Start at the line containing "Continue the Blender" and stop at the line containing "even_skin(shell, SHELL_VOXEL, SHELL_SMOOTHING)"; copy those lines exactly, both ends included, and no others.

## [Excerpted data]
=====

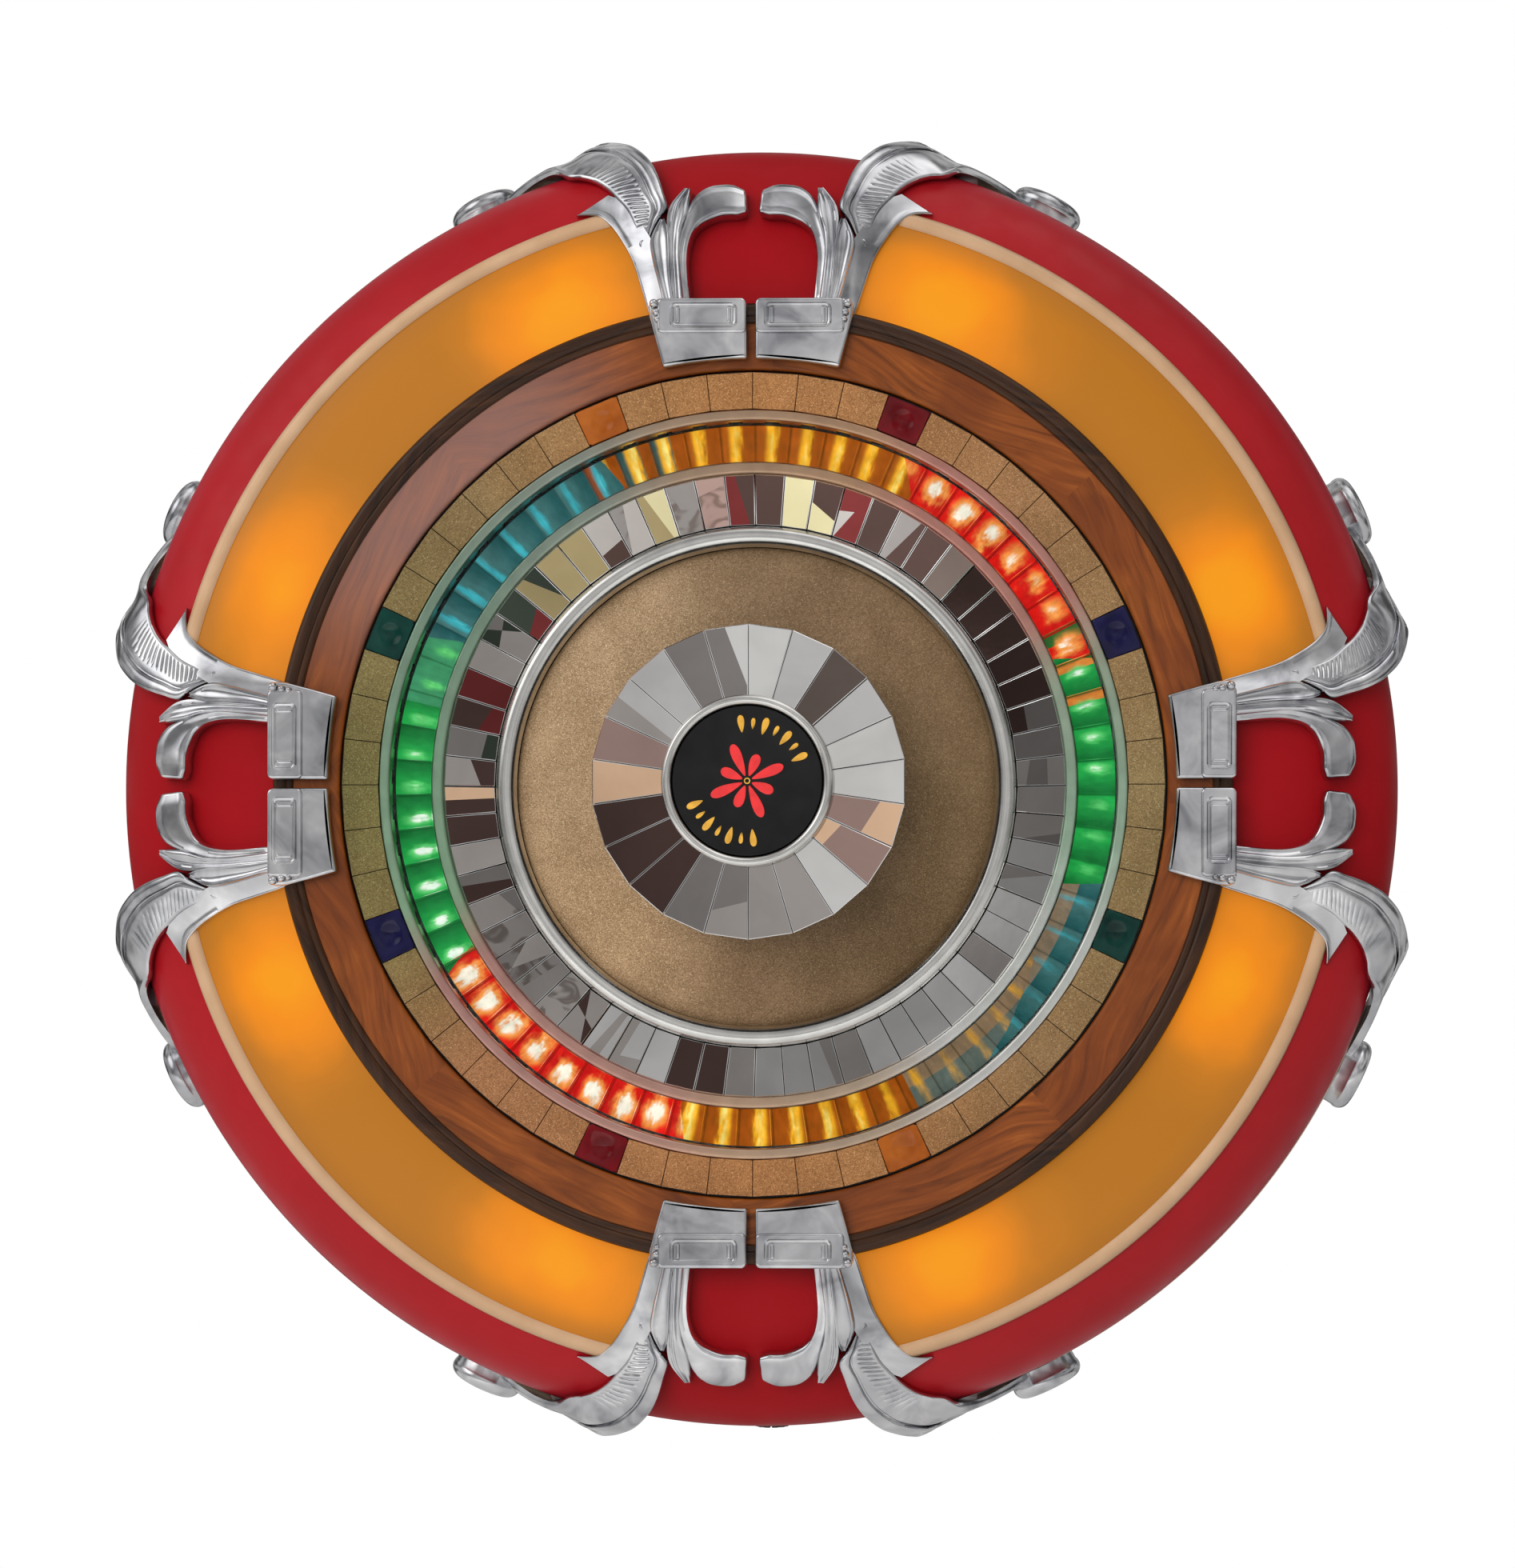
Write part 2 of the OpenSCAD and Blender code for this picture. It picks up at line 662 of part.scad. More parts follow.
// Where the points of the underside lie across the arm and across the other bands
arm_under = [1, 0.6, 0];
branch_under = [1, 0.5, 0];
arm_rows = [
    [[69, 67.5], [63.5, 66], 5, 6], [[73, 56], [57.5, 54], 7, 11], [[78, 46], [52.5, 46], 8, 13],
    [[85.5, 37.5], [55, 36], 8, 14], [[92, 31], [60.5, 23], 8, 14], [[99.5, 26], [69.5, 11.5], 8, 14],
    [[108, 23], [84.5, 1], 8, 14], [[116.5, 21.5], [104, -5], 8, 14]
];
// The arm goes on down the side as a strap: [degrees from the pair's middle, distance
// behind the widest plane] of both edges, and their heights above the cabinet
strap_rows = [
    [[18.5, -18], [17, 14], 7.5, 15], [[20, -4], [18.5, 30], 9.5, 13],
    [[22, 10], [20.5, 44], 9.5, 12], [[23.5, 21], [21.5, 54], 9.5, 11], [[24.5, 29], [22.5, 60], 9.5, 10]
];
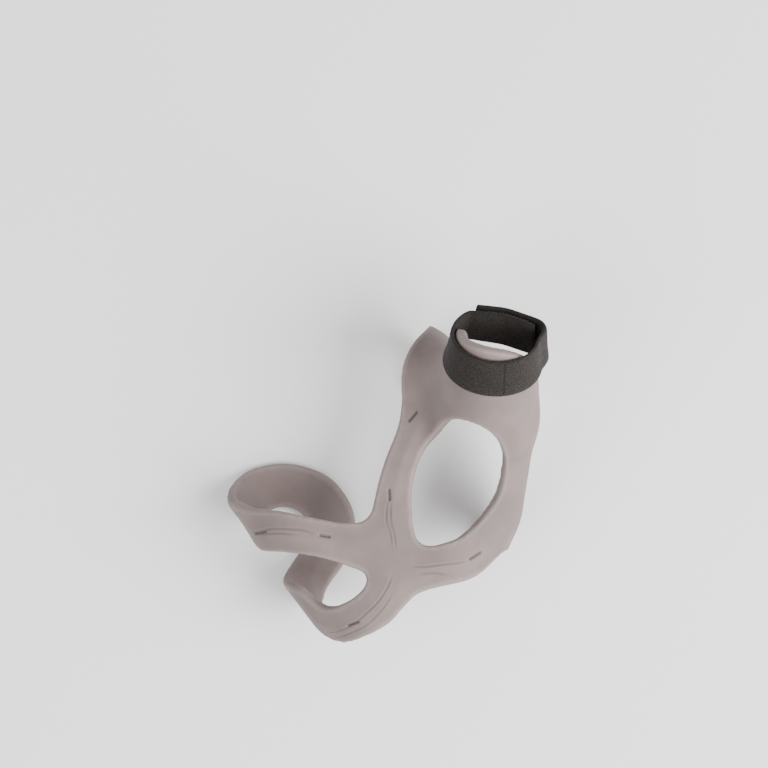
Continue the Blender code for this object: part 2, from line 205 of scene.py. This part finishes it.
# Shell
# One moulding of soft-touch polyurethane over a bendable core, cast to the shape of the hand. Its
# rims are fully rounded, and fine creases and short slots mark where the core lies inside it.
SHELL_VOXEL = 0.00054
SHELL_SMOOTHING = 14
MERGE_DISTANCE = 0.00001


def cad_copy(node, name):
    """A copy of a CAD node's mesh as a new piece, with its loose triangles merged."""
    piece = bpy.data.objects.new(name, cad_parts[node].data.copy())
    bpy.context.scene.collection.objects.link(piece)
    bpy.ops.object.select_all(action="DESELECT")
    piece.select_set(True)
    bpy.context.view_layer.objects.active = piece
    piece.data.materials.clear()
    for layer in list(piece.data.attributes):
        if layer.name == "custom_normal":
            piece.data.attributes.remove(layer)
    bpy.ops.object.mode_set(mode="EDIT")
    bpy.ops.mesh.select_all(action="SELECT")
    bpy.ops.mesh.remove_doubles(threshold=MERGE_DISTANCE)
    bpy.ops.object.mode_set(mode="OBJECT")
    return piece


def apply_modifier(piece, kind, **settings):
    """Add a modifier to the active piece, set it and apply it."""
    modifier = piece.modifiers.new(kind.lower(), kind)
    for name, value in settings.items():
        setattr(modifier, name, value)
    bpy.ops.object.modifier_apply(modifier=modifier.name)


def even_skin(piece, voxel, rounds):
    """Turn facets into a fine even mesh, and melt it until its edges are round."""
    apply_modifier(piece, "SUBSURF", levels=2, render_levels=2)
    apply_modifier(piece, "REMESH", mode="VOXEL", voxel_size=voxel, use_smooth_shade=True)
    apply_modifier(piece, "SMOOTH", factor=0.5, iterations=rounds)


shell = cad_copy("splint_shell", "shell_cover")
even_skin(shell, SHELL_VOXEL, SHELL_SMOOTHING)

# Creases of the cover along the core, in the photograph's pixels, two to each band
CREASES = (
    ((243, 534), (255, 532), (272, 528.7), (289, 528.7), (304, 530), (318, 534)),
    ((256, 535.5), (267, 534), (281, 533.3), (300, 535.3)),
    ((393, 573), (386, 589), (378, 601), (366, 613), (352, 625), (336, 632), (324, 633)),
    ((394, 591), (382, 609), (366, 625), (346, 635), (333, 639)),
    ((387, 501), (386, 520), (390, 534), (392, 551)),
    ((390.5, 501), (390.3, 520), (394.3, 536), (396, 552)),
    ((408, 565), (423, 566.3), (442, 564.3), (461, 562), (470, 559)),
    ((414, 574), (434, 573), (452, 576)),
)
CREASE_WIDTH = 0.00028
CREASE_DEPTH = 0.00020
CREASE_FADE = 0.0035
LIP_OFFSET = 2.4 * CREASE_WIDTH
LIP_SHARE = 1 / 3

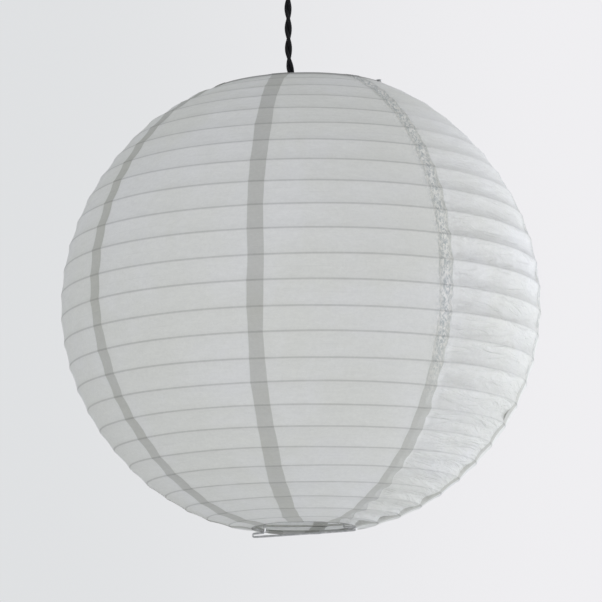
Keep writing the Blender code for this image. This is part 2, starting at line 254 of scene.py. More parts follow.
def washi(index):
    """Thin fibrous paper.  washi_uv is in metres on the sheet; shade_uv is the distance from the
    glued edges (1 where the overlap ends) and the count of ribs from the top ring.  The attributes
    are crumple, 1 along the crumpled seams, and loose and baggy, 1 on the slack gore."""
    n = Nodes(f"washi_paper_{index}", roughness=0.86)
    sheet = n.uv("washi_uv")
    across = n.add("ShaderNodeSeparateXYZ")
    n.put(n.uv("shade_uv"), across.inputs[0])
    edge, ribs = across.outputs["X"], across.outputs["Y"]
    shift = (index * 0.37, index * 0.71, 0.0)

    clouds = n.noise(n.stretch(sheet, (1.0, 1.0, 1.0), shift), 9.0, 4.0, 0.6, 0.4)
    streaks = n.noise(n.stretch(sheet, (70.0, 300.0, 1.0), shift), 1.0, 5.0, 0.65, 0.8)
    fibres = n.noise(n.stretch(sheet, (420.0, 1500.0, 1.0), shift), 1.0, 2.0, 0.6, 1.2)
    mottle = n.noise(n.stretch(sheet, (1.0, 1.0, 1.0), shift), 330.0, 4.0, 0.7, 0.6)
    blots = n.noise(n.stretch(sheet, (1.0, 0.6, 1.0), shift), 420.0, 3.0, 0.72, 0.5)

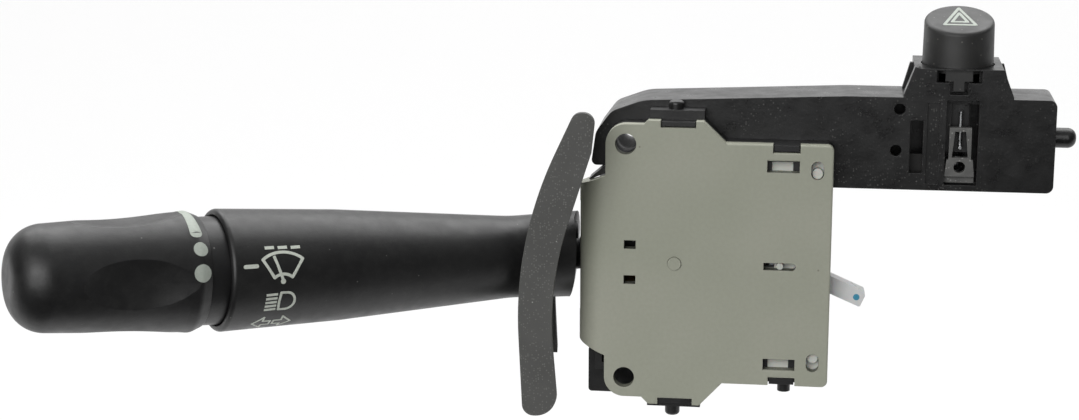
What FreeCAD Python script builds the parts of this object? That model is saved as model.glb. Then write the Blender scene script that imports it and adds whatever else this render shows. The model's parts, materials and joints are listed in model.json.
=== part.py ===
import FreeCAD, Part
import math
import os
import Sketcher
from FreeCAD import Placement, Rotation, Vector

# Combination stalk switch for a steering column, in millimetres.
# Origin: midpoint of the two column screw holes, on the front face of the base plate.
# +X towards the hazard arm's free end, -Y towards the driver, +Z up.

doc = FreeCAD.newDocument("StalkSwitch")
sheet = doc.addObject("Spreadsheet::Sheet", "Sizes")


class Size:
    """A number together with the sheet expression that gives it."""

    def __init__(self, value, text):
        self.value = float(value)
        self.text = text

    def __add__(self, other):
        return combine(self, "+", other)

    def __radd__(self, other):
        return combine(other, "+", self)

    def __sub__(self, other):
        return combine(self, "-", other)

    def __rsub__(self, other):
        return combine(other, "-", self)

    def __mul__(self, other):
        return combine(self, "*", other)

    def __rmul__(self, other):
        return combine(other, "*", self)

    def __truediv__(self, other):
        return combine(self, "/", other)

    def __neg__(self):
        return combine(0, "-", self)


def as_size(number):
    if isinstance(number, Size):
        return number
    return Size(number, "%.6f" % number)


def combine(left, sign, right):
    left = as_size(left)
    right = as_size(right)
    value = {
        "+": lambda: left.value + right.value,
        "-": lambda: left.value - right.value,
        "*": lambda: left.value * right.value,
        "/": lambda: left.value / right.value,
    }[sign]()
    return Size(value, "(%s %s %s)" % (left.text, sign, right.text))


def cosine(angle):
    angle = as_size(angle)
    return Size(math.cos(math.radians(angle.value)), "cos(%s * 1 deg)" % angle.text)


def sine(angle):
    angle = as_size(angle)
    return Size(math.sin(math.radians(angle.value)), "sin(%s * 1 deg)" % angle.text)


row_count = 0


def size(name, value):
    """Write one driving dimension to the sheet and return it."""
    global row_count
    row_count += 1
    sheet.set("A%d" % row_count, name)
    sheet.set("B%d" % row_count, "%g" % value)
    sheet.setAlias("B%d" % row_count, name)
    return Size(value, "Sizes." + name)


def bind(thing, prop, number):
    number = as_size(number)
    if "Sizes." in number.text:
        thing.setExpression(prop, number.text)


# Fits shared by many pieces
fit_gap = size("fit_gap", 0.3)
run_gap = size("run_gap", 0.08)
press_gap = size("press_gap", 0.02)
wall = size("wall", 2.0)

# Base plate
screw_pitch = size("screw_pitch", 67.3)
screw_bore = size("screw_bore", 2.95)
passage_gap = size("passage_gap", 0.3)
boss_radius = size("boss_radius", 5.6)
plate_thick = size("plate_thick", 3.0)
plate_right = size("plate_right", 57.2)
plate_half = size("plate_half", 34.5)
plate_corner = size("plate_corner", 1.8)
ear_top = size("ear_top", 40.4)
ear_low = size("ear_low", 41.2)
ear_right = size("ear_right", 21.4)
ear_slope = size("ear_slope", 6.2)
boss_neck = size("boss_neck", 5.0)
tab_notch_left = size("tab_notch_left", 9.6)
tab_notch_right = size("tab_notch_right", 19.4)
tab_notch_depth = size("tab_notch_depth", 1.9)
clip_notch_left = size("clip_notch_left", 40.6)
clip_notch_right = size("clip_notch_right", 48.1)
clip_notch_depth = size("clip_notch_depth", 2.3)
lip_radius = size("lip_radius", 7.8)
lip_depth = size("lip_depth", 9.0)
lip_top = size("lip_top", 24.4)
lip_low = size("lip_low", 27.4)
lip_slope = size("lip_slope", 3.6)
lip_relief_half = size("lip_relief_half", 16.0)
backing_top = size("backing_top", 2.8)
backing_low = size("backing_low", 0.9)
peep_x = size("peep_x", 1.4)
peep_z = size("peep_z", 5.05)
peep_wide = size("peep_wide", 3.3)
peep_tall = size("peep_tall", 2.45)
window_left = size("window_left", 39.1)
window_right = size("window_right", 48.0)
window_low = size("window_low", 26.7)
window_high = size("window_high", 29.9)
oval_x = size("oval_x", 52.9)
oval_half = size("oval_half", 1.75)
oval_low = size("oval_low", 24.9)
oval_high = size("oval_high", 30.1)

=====

## [Exercise result]
Continue the Blender code for this object: part 2, from line 205 of scene.py. This part finishes it.
# Shell
# One moulding of soft-touch polyurethane over a bendable core, cast to the shape of the hand. Its
# rims are fully rounded, and fine creases and short slots mark where the core lies inside it.
SHELL_VOXEL = 0.00054
SHELL_SMOOTHING = 14
MERGE_DISTANCE = 0.00001


def cad_copy(node, name):
    """A copy of a CAD node's mesh as a new piece, with its loose triangles merged."""
    piece = bpy.data.objects.new(name, cad_parts[node].data.copy())
    bpy.context.scene.collection.objects.link(piece)
    bpy.ops.object.select_all(action="DESELECT")
    piece.select_set(True)
    bpy.context.view_layer.objects.active = piece
    piece.data.materials.clear()
    for layer in list(piece.data.attributes):
        if layer.name == "custom_normal":
            piece.data.attributes.remove(layer)
    bpy.ops.object.mode_set(mode="EDIT")
    bpy.ops.mesh.select_all(action="SELECT")
    bpy.ops.mesh.remove_doubles(threshold=MERGE_DISTANCE)
    bpy.ops.object.mode_set(mode="OBJECT")
    return piece


def apply_modifier(piece, kind, **settings):
    """Add a modifier to the active piece, set it and apply it."""
    modifier = piece.modifiers.new(kind.lower(), kind)
    for name, value in settings.items():
        setattr(modifier, name, value)
    bpy.ops.object.modifier_apply(modifier=modifier.name)


def even_skin(piece, voxel, rounds):
    """Turn facets into a fine even mesh, and melt it until its edges are round."""
    apply_modifier(piece, "SUBSURF", levels=2, render_levels=2)
    apply_modifier(piece, "REMESH", mode="VOXEL", voxel_size=voxel, use_smooth_shade=True)
    apply_modifier(piece, "SMOOTH", factor=0.5, iterations=rounds)


shell = cad_copy("splint_shell", "shell_cover")
even_skin(shell, SHELL_VOXEL, SHELL_SMOOTHING)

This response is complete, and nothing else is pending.